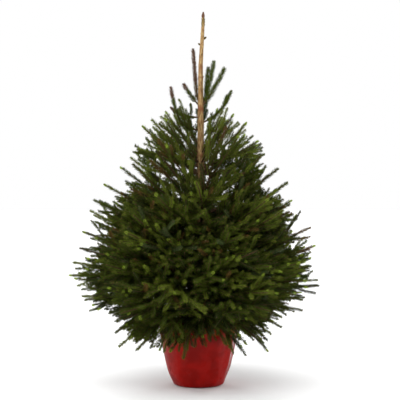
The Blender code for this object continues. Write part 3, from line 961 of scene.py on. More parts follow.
@dataclass(frozen=True)
class Growth:
    """The rule by which limbs branch. Chance draws evenly from each pair of numbers.

    An order is how many forks a twig lies from the trunk.
    """

    # Length of a year's growth, and the share of it to the last joint and between the others.
    year: float = 0.114
    last_year: tuple[float, float] = (0.8, 1.0)
    other_years: tuple[float, float] = (0.9, 1.05)
    # No joint bears twigs nearer the foot than this share of the limb or this length.
    bare_share: float = 0.06
    bare_length: float = 0.02
    # How much longer a lateral is for each metre of limb past it, how that varies, and its turn upwards.
    lateral_gain: float = 0.42
    lateral_vary: tuple[float, float] = (0.85, 1.15)
    lateral_roll: tuple[float, float] = (-0.7, 0.6)
    # The same for the third twig at a bough's joint, which stands above or below it.
    third_gain: float = 0.30
    third_vary: tuple[float, float] = (0.8, 1.1)
    # Limbs up to this order and over this length bear short shoots between the joints too.
    filled_order: int = 2
    filled_length: float = 0.14
    # These run from this far behind the tip to this share of the limb.
    filling_start: tuple[float, float] = (0.050, 0.070)
    filling_end: float = 0.25
    filling_vary: tuple[float, float] = (1.0, 1.5)
    filling_gain: float = 0.05
    filling_roll: tuple[float, float] = (-1.4, 1.6)
    filling_gap: tuple[float, float] = (0.8, 1.3)
    filling_order: int = 4
    # How a twig's angle varies, and how much it bends on towards its limb's heading.
    angle_vary: tuple[float, float] = (0.85, 1.12)
    follow: float = 0.42
    # How far out the laterals of a bough reach at least, and how the room of each twig varies.
    lateral_reach: float = 0.93
    room_vary: tuple[float, float] = (0.95, 1.03)
    # A twig without room is cut to these shares of its length, but never below the shortest.
    cuts: tuple[float, ...] = (1.0, 0.8, 0.62, 0.48)
    shortest: float = 0.035
    # Radius of a twig's tip and foot, which is thicker by a share of its length, up to a share of its limb's.
    tip_radius: float = 0.0009
    foot_radius: float = 0.0007
    foot_gain: float = 0.010
    foot_most: float = 0.8
    # Past this share of the crown's reach a twig may have its limb's shade or a fresh tip, by these chances.
    outer: float = 0.7
    same_shade: float = 0.4
    fresh: float = 0.17


@dataclass
class Crown:
    """Every bough, twig, needle and bud, grown whorl by whorl and gathered by tier and by shade."""

    trunk: Trunk
    pot: Pot
    growth: Growth = Growth()
    # Boughs reach further to the left than to the right by this share.
    leftward: float = 0.042
    # How much chance moves a bough: azimuth and sweep in degrees, least share of its reach, tip's height.
    bough_turn: float = 5
    bough_sweep: float = 7
    bough_least: float = 0.965
    bough_rise: float = 0.012
    bough_tip: float = 0.0018
    bough_fresh: float = 0.3
    # A bough is bare next to the trunk for this share of its reach beyond that of the clothed young ones.
    bough_bare: float = 0.42
    clothed_reach: float = 0.15
    # Top boughs whose tips lie this far behind the trunk's middle are bluish by this chance.
    far_behind: float = 0.05
    blue_behind: float = 0.6
    # Twigs turn up by this much and by their bough's own rise, but those over the pot's rim turn down.
    least_lift: float = 0.04
    foot_lift: float = -0.25
    # No twig reaches lower, or closer than this to the pot or the trunk.
    lowest: float = 0.112
    pot_clearance: float = 0.010
    trunk_clearance: float = 0.006
    # The trunk is seen from the front above this height, as no twig crosses it there.
    seen_from: float = 0.785
    seen_half: float = 0.020
    # Twigs grow sparser between these heights, by this chance that one is left out at the upper.
    sparse: tuple[float, float, float] = (0.78, 0.94, 0.20)
    # Needles stand from this far along a limb, in stretches of about this length.
    needles_from: float = 0.006
    stretch: float = 0.10
    # Deeper than this share of the crown's reach a stretch has shed needles, by this slope.
    shed_within: float = 1.25 / 1.5
    shed: float = 1.5
    needle: NeedleSize = NeedleSize()
    # Needles of a fresh tip, of the young shoots, under the terminal bud and round the leader's side buds.
    fresh_length: float = 0.013
    fresh_needle: NeedleSize = NeedleSize(0.0092, 0.0020, 2600, math.radians(36), 0.1)
    shoot_needle: NeedleSize = NeedleSize(0.0130, 0.0022, 3600, math.radians(46), 0.1)
    tuft_needle: NeedleSize = NeedleSize(0.0090, 0.0016, 3200, math.radians(26), 0.0)
    ruff_needle: NeedleSize = NeedleSize(0.0105, 0.0020, 5000, math.radians(34), 0.0)
    # A blade's fold as a share of its width, and its widest place and its tip's bend as shares of its length.
    blade_fold: float = 0.30
    blade_belly: float = 0.38
    blade_bend: float = 0.08
    # Sides of a limb's tube, which has more where its foot is stouter than this radius, the spacing of
    # its rings and how much its radius varies.
    twig_sides: int = 4
    bough_sides: int = 10
    stout: float = 0.005
    bark_ring: float = 0.026
    knottiness: tuple[float, float] = (0.9, 1.12)
    # Radius of the buds on twigs and on young shoots, and their length in radii.
    twig_bud: float = 0.0017
    shoot_bud: float = 0.0021
    bud_slimness: float = 3.0
    # Share of the length and of the radius of each ring of a bud.
    bud_profile: tuple[tuple[float, float], ...] = ((0.0, 0.65), (0.55, 1.0), (1.0, 0.50))
    # Radius at the foot and tip of a young shoot, and of one that it bears.
    shoot_radii: tuple[float, float] = (0.0036, 0.0014)
    side_radii: tuple[float, float] = (0.0022, 0.0012)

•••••

Instruction — From the listing above, reproduce all the lines exactly.

Complete answer —
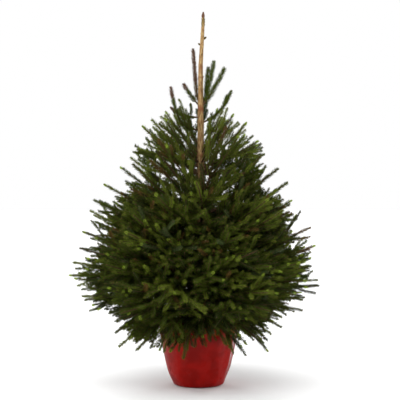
The Blender code for this object continues. Write part 3, from line 961 of scene.py on. More parts follow.
@dataclass(frozen=True)
class Growth:
    """The rule by which limbs branch. Chance draws evenly from each pair of numbers.

    An order is how many forks a twig lies from the trunk.
    """

    # Length of a year's growth, and the share of it to the last joint and between the others.
    year: float = 0.114
    last_year: tuple[float, float] = (0.8, 1.0)
    other_years: tuple[float, float] = (0.9, 1.05)
    # No joint bears twigs nearer the foot than this share of the limb or this length.
    bare_share: float = 0.06
    bare_length: float = 0.02
    # How much longer a lateral is for each metre of limb past it, how that varies, and its turn upwards.
    lateral_gain: float = 0.42
    lateral_vary: tuple[float, float] = (0.85, 1.15)
    lateral_roll: tuple[float, float] = (-0.7, 0.6)
    # The same for the third twig at a bough's joint, which stands above or below it.
    third_gain: float = 0.30
    third_vary: tuple[float, float] = (0.8, 1.1)
    # Limbs up to this order and over this length bear short shoots between the joints too.
    filled_order: int = 2
    filled_length: float = 0.14
    # These run from this far behind the tip to this share of the limb.
    filling_start: tuple[float, float] = (0.050, 0.070)
    filling_end: float = 0.25
    filling_vary: tuple[float, float] = (1.0, 1.5)
    filling_gain: float = 0.05
    filling_roll: tuple[float, float] = (-1.4, 1.6)
    filling_gap: tuple[float, float] = (0.8, 1.3)
    filling_order: int = 4
    # How a twig's angle varies, and how much it bends on towards its limb's heading.
    angle_vary: tuple[float, float] = (0.85, 1.12)
    follow: float = 0.42
    # How far out the laterals of a bough reach at least, and how the room of each twig varies.
    lateral_reach: float = 0.93
    room_vary: tuple[float, float] = (0.95, 1.03)
    # A twig without room is cut to these shares of its length, but never below the shortest.
    cuts: tuple[float, ...] = (1.0, 0.8, 0.62, 0.48)
    shortest: float = 0.035
    # Radius of a twig's tip and foot, which is thicker by a share of its length, up to a share of its limb's.
    tip_radius: float = 0.0009
    foot_radius: float = 0.0007
    foot_gain: float = 0.010
    foot_most: float = 0.8
    # Past this share of the crown's reach a twig may have its limb's shade or a fresh tip, by these chances.
    outer: float = 0.7
    same_shade: float = 0.4
    fresh: float = 0.17


@dataclass
class Crown:
    """Every bough, twig, needle and bud, grown whorl by whorl and gathered by tier and by shade."""

    trunk: Trunk
    pot: Pot
    growth: Growth = Growth()
    # Boughs reach further to the left than to the right by this share.
    leftward: float = 0.042
    # How much chance moves a bough: azimuth and sweep in degrees, least share of its reach, tip's height.
    bough_turn: float = 5
    bough_sweep: float = 7
    bough_least: float = 0.965
    bough_rise: float = 0.012
    bough_tip: float = 0.0018
    bough_fresh: float = 0.3
    # A bough is bare next to the trunk for this share of its reach beyond that of the clothed young ones.
    bough_bare: float = 0.42
    clothed_reach: float = 0.15
    # Top boughs whose tips lie this far behind the trunk's middle are bluish by this chance.
    far_behind: float = 0.05
    blue_behind: float = 0.6
    # Twigs turn up by this much and by their bough's own rise, but those over the pot's rim turn down.
    least_lift: float = 0.04
    foot_lift: float = -0.25
    # No twig reaches lower, or closer than this to the pot or the trunk.
    lowest: float = 0.112
    pot_clearance: float = 0.010
    trunk_clearance: float = 0.006
    # The trunk is seen from the front above this height, as no twig crosses it there.
    seen_from: float = 0.785
    seen_half: float = 0.020
    # Twigs grow sparser between these heights, by this chance that one is left out at the upper.
    sparse: tuple[float, float, float] = (0.78, 0.94, 0.20)
    # Needles stand from this far along a limb, in stretches of about this length.
    needles_from: float = 0.006
    stretch: float = 0.10
    # Deeper than this share of the crown's reach a stretch has shed needles, by this slope.
    shed_within: float = 1.25 / 1.5
    shed: float = 1.5
    needle: NeedleSize = NeedleSize()
    # Needles of a fresh tip, of the young shoots, under the terminal bud and round the leader's side buds.
    fresh_length: float = 0.013
    fresh_needle: NeedleSize = NeedleSize(0.0092, 0.0020, 2600, math.radians(36), 0.1)
    shoot_needle: NeedleSize = NeedleSize(0.0130, 0.0022, 3600, math.radians(46), 0.1)
    tuft_needle: NeedleSize = NeedleSize(0.0090, 0.0016, 3200, math.radians(26), 0.0)
    ruff_needle: NeedleSize = NeedleSize(0.0105, 0.0020, 5000, math.radians(34), 0.0)
    # A blade's fold as a share of its width, and its widest place and its tip's bend as shares of its length.
    blade_fold: float = 0.30
    blade_belly: float = 0.38
    blade_bend: float = 0.08
    # Sides of a limb's tube, which has more where its foot is stouter than this radius, the spacing of
    # its rings and how much its radius varies.
    twig_sides: int = 4
    bough_sides: int = 10
    stout: float = 0.005
    bark_ring: float = 0.026
    knottiness: tuple[float, float] = (0.9, 1.12)
    # Radius of the buds on twigs and on young shoots, and their length in radii.
    twig_bud: float = 0.0017
    shoot_bud: float = 0.0021
    bud_slimness: float = 3.0
    # Share of the length and of the radius of each ring of a bud.
    bud_profile: tuple[tuple[float, float], ...] = ((0.0, 0.65), (0.55, 1.0), (1.0, 0.50))
    # Radius at the foot and tip of a young shoot, and of one that it bears.
    shoot_radii: tuple[float, float] = (0.0036, 0.0014)
    side_radii: tuple[float, float] = (0.0022, 0.0012)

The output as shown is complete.